Believing with you that religion is a matter which lies solely between man and his God, that he owes account to none other for his faith or his worship, that the legislative powers of government reach actions only, and not opinions, I contemplate with sovereign reverence that act of the whole American people which declared that their legislature should “make no law respecting an establishment of religion, or prohibiting the free exercise thereof,” thus building a wall of separation between church and State.

What does David Paszkiewicz, “history teacher,” make of this?

The so called “wall of separation” is mentioned only in a letter to an organization of Baptists in Danbury Conn. in which Jefferson uses that phrase to assure them that he will not restrict their religious liberty. It is unfortunate that this is the only Jefferson quote on the subject that gets attention in the press. Allow me to share some more.

Yo, teach, Jefferson does in fact refer to the “wall of separation” again in his 1808 letter to the Virginia Baptists:

Because religious belief, or non-belief, is such an important part of every person’s life, freedom of religion affects every individual. State churches that use government power to support themselves and force their views on persons of other faiths undermine all our civil rights. Moreover, state support of the church tends to make the clergy unresponsive to the people and leads to corruption within religion. Erecting the “wall of separation between church and state,” therefore, is absolutely essential in a free society.

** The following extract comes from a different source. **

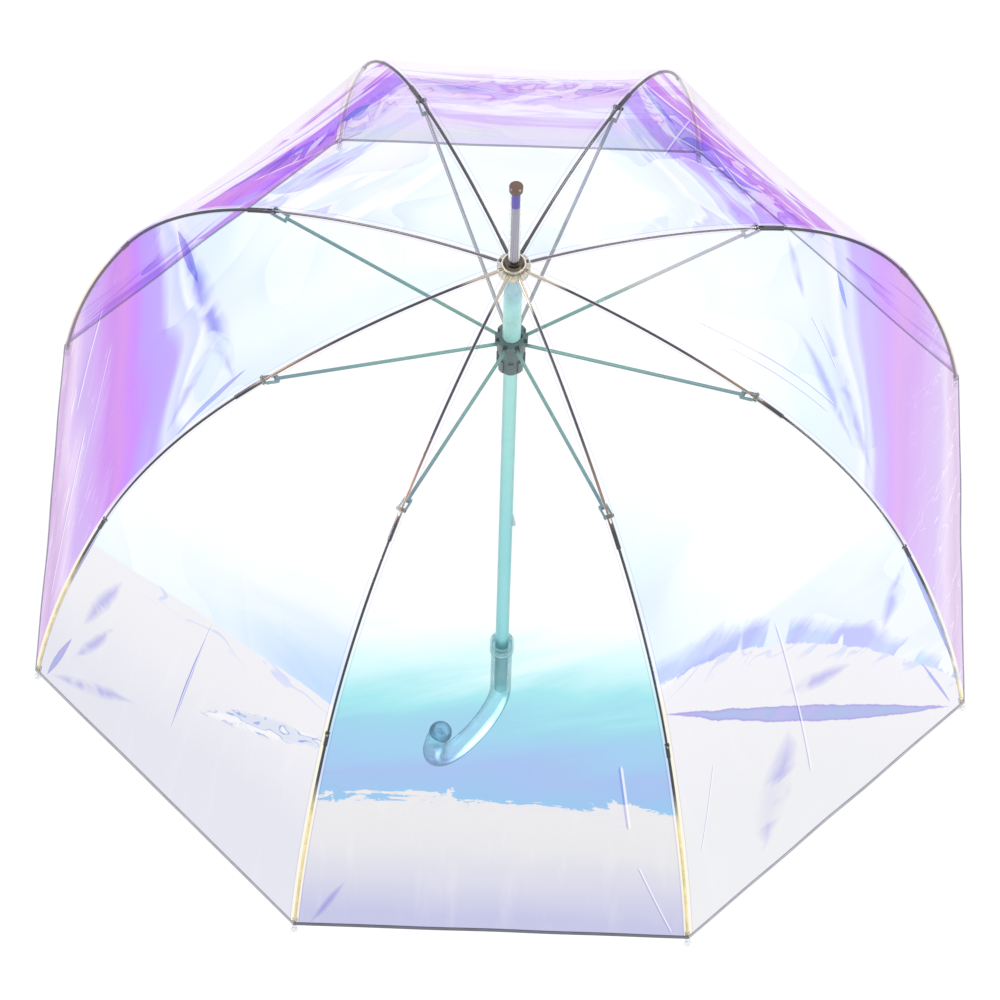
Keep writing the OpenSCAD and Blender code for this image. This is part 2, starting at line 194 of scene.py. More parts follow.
def scaled(colour, k):
    """A colour made lighter or darker, never past white."""
    return tuple(min(1, c * k) for c in colour)


class Nodes:
    """A short way to write a node material."""

    def __init__(self, name):
        self.mat = bpy.data.materials.new(name)
        self.mat.use_nodes = True
        self.tree = self.mat.node_tree
        self.tree.nodes.clear()

    def add(self, kind, **sockets):
        """A new node: i0, i1 and so on name its sockets by number, other names by their label."""
        props = sockets.pop("props", {})
        node = self.tree.nodes.new(kind)
        for k, v in props.items():
            setattr(node, k, v)
        for k, v in sockets.items():
            key = int(k[1:]) if k[0] == "i" and k[1:].isdigit() else k.replace("_", " ")
            self.put(node.inputs[key], v)
        return node

    def put(self, socket, v):
        if isinstance(v, bpy.types.NodeSocket):
            self.tree.links.new(v, socket)
        elif isinstance(v, bpy.types.Node):
            self.tree.links.new(v.outputs[0], socket)
        else:
            socket.default_value = v

    def math(self, op, a, b=0.0, clamp=False):
        props = {"operation": op, "use_clamp": clamp}
        return self.add("ShaderNodeMath", props=props, i0=a, i1=b).outputs[0]

    def plus(self, a, b, clamp=False):
        return self.math("ADD", a, b, clamp)

    def less(self, a, b):
        return self.math("SUBTRACT", a, b)

    def times(self, a, b):
        return self.math("MULTIPLY", a, b)

    def size(self, a):
        return self.math("ABSOLUTE", a)

    def ramp(self, value, stops):
        node = self.add("ShaderNodeValToRGB", Fac=value)
        elements = node.color_ramp.elements
        while len(elements) > 1:
            elements.remove(elements[-1])
        elements[0].position, elements[0].color = stops[0][0], (*stops[0][1], 1)
        for at, colour in stops[1:]:
            elements.new(at).color = (*colour, 1)
        return node.outputs[0]

    def span(self, value, low, high, to_low=0.0, to_high=1.0):
        return self.add("ShaderNodeMapRange", Value=value, From_Min=low, From_Max=high,
                        To_Min=to_low, To_Max=to_high).outputs[0]

    def noise(self, vector, scale, detail=3.0, rough=0.5, distort=0.0):
        return self.add("ShaderNodeTexNoise", Vector=vector, Scale=scale, Detail=detail,
                        Roughness=rough, Distortion=distort).outputs["Fac"]

    def blend(self, fac, a, b, mode="MIX"):
        node = self.add("ShaderNodeMix", props={"data_type": "RGBA", "blend_type": mode}, Factor=fac)
        for socket, colour in ((node.inputs[6], a), (node.inputs[7], b)):
            self.put(socket, (*colour, 1) if isinstance(colour, tuple) else colour)
        return node.outputs[2]

    def shade(self, fac, colour, by):
        return self.blend(fac, colour, by, "MULTIPLY")

    def field(self, name):
        """The three numbers kept under a name on every point of a mesh."""
        node = self.add("ShaderNodeAttribute", props={"attribute_name": name})
        return self.add("ShaderNodeSeparateXYZ", Vector=node.outputs["Vector"]).outputs

    def stretched(self, vector, scale, turn=0.0):
        """Coordinates turned, then scaled, so a pattern is drawn out along the turned direction."""
        return self.add("ShaderNodeMapping", props={"vector_type": "TEXTURE"}, Vector=vector,
                        Rotation=(0, 0, turn), Scale=tuple(1 / k for k in scale)).outputs[0]

    def place(self):
        """The point's own coordinates and its height, in the part's frame."""
        at = self.add("ShaderNodeTexCoord").outputs["Object"]
        return at, self.add("ShaderNodeSeparateXYZ", Vector=at).outputs[2]

    def bump(self, strength, distance, height):
        return self.add("ShaderNodeBump", Strength=strength, Distance=distance, Height=height).outputs[0]

    def facing(self, normal):
        return self.add("ShaderNodeLayerWeight", Blend=0.5, Normal=normal).outputs["Facing"]

    def out(self, shader):
        self.add("ShaderNodeOutputMaterial", Surface=shader)
        return self.mat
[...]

Pretty hard to miss the meaning of those words, don’t you think? But our Meadowlands scholar, apparently not blessed with research skills, is more interested in offering a line of carefully culled quotes meant to twist Jefferson — a man frequently accused of atheism by his political enemies, whose used Deist terminology like “Creator” and “Nature’s God” with great consistency, and who was demonstrably moving away from religious relief in his last years — into a proto-Jerry Falwell.

Jefferson wrote that letter to the Danbury Baptists while still vice president, and only a couple of months before he began his tenure as third president of the United States. Yet Paszkiewicz, scouring letters for upbeat references to religion, tries to toss this clear statement of purpose away as meaningless. Any history teacher worthy of the title knows that Jefferson worked with James Madison to block attempts to levy taxes in support of churches, and that as president he repeatedly refused to issue proclamations of national days of prayer. Jefferson had spent time in France just before the Revolution; he had seen the malign influence of the clergy on public affairs.

This goes beyond a simple difference of interpretation: Paszkiewicz is perpetrating intellectual fraud.

David Paszkiewicz can whine all he likes about “enemies of religious freedom who appeal to the decisions of tyrannical courts,” but the plain fact of the matter is that he got caught using his classroom to conduct a pulpit call instead of fulfilling his role as an educator. His only defense is to recycle distorted quotes from a wingnut Web site and try to pose in the rags of a Christian martyr. This is a history teacher? What a shabby performance!

If the Kearny school board doesn’t mind seeing the district become a national laughingstock — well, that’s their lookout. But if I were a parent in the Kearny school district, the thought that this guy is teaching in the high school, rather than pushing a floor-waxer down its halls, would be causing me some sleepless nights.